Planning ahead for lockout

The West Coast port lockout came as no surprise to retailers. Most had been mapping contingency plans since May.

Many retailers expedited shipments to arrive before the lockout. Others jammed East Coast ports by diverting shipments that could fit through the Panama Canal. Others used pricey air freight to deliver items needed to make good on advertised deals scheduled for early in the season.
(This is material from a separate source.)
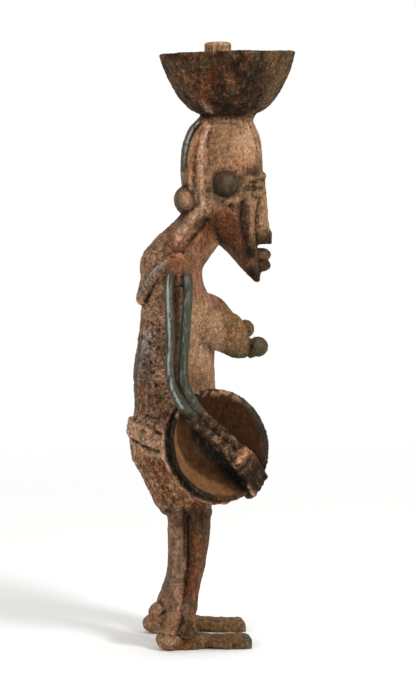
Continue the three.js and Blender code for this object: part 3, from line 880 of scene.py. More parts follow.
class FIGURE_OT_cast(bpy.types.Operator):
    """Join every form into one casting, then wear and corrode its skin"""
    bl_idname = "figure.cast"
    bl_label = "Cast in One"

    def execute(self, context):
        forms = marked("standing")
        select_none()
        for piece in forms:
            piece.select_set(True)
        context.view_layer.objects.active = forms[0]
        bpy.ops.object.join()
        casting = context.object
        casting.name = "casting"
        casting.data.name = "casting"
        self.skin(casting)
        self.relief(casting)
        self.thin(casting)
        del casting["form_group"]
        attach(casting, "root")
        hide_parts("figure")
        return {"FINISHED"}

    def skin(self, casting):
        make_active(casting)
        remesh = casting.modifiers.new("skin", "REMESH")
        remesh.mode = "VOXEL"
        remesh.voxel_size = surface().grain
        bpy.ops.object.modifier_apply(modifier="skin")
        soften = casting.modifiers.new("soften", "SMOOTH")
        soften.factor = 0.5
        soften.iterations = 3
        bpy.ops.object.modifier_apply(modifier="soften")
        self.blend_breasts(casting)

    def blend_breasts(self, casting):
        """Softens the breasts' roots into the chest."""
        x, y, z = on_figure(casting.data).T
        root = ramp(x, -14, -8) * ramp(x, 14, 6) * ramp(z, 198, 206) * ramp(z, 262, 252)
        weigh(casting, "root", root * ramp(np.abs(y), 30, 26))
        blend = casting.modifiers.new("blend", "SMOOTH")
        blend.factor = 0.6
        blend.iterations = 45
        blend.vertex_group = "root"
        bpy.ops.object.modifier_apply(modifier="blend")
        casting.vertex_groups.clear()

    def relief(self, casting):
        """Unevenness, lumps, crust, pits and grain, then the grooves and ridges that are worked in."""
        mesh = casting.data
        points = on_figure(mesh)
        region = zones(points)
        self.weigh_relief(casting, points, region)
        displace(casting, "swell", "CLOUDS", 0.016, surface().swell, "whole", noise_depth=1)
        displace(casting, "lumps", "CLOUDS", 0.0075, surface().lumps, "lumps", noise_depth=1)
        displace(casting, "crust", "CLOUDS", 0.0038, surface().crust, "rough", noise_depth=2)
        displace(casting, "pitting", "VORONOI", 0.0038, surface().pitting * 0.6, "rough",
                 distance_metric="DISTANCE", noise_intensity=1.0)
        displace(casting, "grain", "CLOUDS", 0.0019, surface().tooth, "fine", noise_depth=2)
        points, normals = on_figure(mesh), outward(mesh)
        self.groove(points, normals)
        self.scatter_pits(points, normals, region["back"])
        move_to(mesh, points)
        casting.vertex_groups.clear()

    def weigh_relief(self, casting, points, region):
        """How strongly each kind of unevenness shows on each part of the skin."""
        rough = np.clip(region["back"] * 0.55 + region["head_bowl"] * (1 - region["bowl_inside"]) * 0.5
                        + region["forearm"] * 0.4 + region["belt"] * 0.3 + region["legs"] * 0.2
                        + region["hip_outside"] * 0.3 + region["hip_rim"] * 0.15, 0, 1)
        whole = 1 - 0.8 * region["arms"] - 0.8 * region["hip_inside"] - 0.6 * region["peg"]
        weigh(casting, "whole", whole)
        rough = rough * (1 - region["hip_inside"]) * ramp(points[:, 2], 423, 414)
        weigh(casting, "rough", rough)
        weigh(casting, "lumps", np.clip(region["belt"] + region["trunk"] * ramp(points[:, 2], 150, 142)
                                        + 0.3 * region["forearm"] + 0.25 * region["hand"]
                                        + region["legs"] * ramp(points[:, 2], 36, 28) * 0.6, 0, 1))
        weigh(casting, "fine", 1 - 0.9 * region["hip_inside"] - 0.9 * (region["arms"] - region["forearm"])
              - 0.6 * region["ear"])

    def groove(self, points, normals):
        """Works in the grooves, ridges and pits that are placed one by one."""
        for line, half_width, depth in CUTS:
            carve(points, normals, line, half_width, depth)
            carve(points, normals, mirrored(line), half_width, depth * 0.9)
        for line, half_width, depth in ONE_SIDED_CUTS:
            carve(points, normals, line, half_width, depth)
        for pit in PIT_ROW:
            carve(points, normals, [pit], 0.8, 1.6)
        for line in toe_lines():
            carve(points, normals, line, 0.55, 1.0)
        for centre, radius in TIP_GROOVES:
            turns = [math.radians(30 * turn) for turn in range(13)]
            ring = [(centre[0] + 1.2 * math.sin(turn), centre[1] + radius * math.cos(turn),
                     centre[2] + radius * math.sin(turn)) for turn in turns]
            carve(points, normals, ring, 1.1, 1.4)

    def scatter_pits(self, points, normals, back):
        chance = np.random.default_rng(SEED)
        height = points[:, 2]
        low = (back > 0.5) & (height > 172) & (height < 230)
        chosen = chance.choice(np.nonzero(low)[0], 170, replace=False)
        for index in chosen:
            wide, deep = chance.uniform(0.6, 1.6), chance.uniform(0.4, 1.6)
            carve(points, normals, [tuple(points[index])], wide, deep)

    def thin(self, casting):
        make_active(casting)
        count = sum(len(polygon.vertices) - 2 for polygon in casting.data.polygons)
        fewer = casting.modifiers.new("thin", "DECIMATE")
        fewer.ratio = min(1.0, surface().triangles / count)
        bpy.ops.object.modifier_apply(modifier="thin")
        bpy.ops.object.shade_smooth()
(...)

Still, there are spot shortages.

"The lockout is over, but we're still not sure how quickly product flow will be restored," said Glenn Richter, chief financial officer of Sears.

"We've been worried about what the lockout would do the American economy as well as to our inventory shipments if it went beyond two weeks," said Tom Williams, a spokesman for Wal-Mart Stores Inc. "We're happy they re-opened the ports. But it's going to be a few weeks before things get back to normal, and, hopefully, shoppers will not notice the difference by Christmas."

Ships are being unloaded, however, with priority to perishable foods and goods destined for the military. There's also a shortage of chassis needed to drive the semitrailer-size containers to retailers' warehouses.

The large number of loaded containers tied up also created a shortage of them back in Asia where goods retailers will need to restock empty shelves the week before Christmas are waiting to be loaded.

Retailers are complaining about price gouging by shippers that will erode their profit margins. Normally containers sit waiting to be unloaded for up to a month. To get them emptied faster, some shippers are levying daily penalties on containers that sit at retail warehouses.

Air freight sends shipping costs through the roof. It costs Beall's 20 cents to ship a shirt from Asia to its Bradenton distribution center. Air freight inflates the cost to $1.50 a shirt. The company has been confronted by some shippers wanting as much as $3.

"Some shippers are trying to take advantage of the situation," Szymanski said.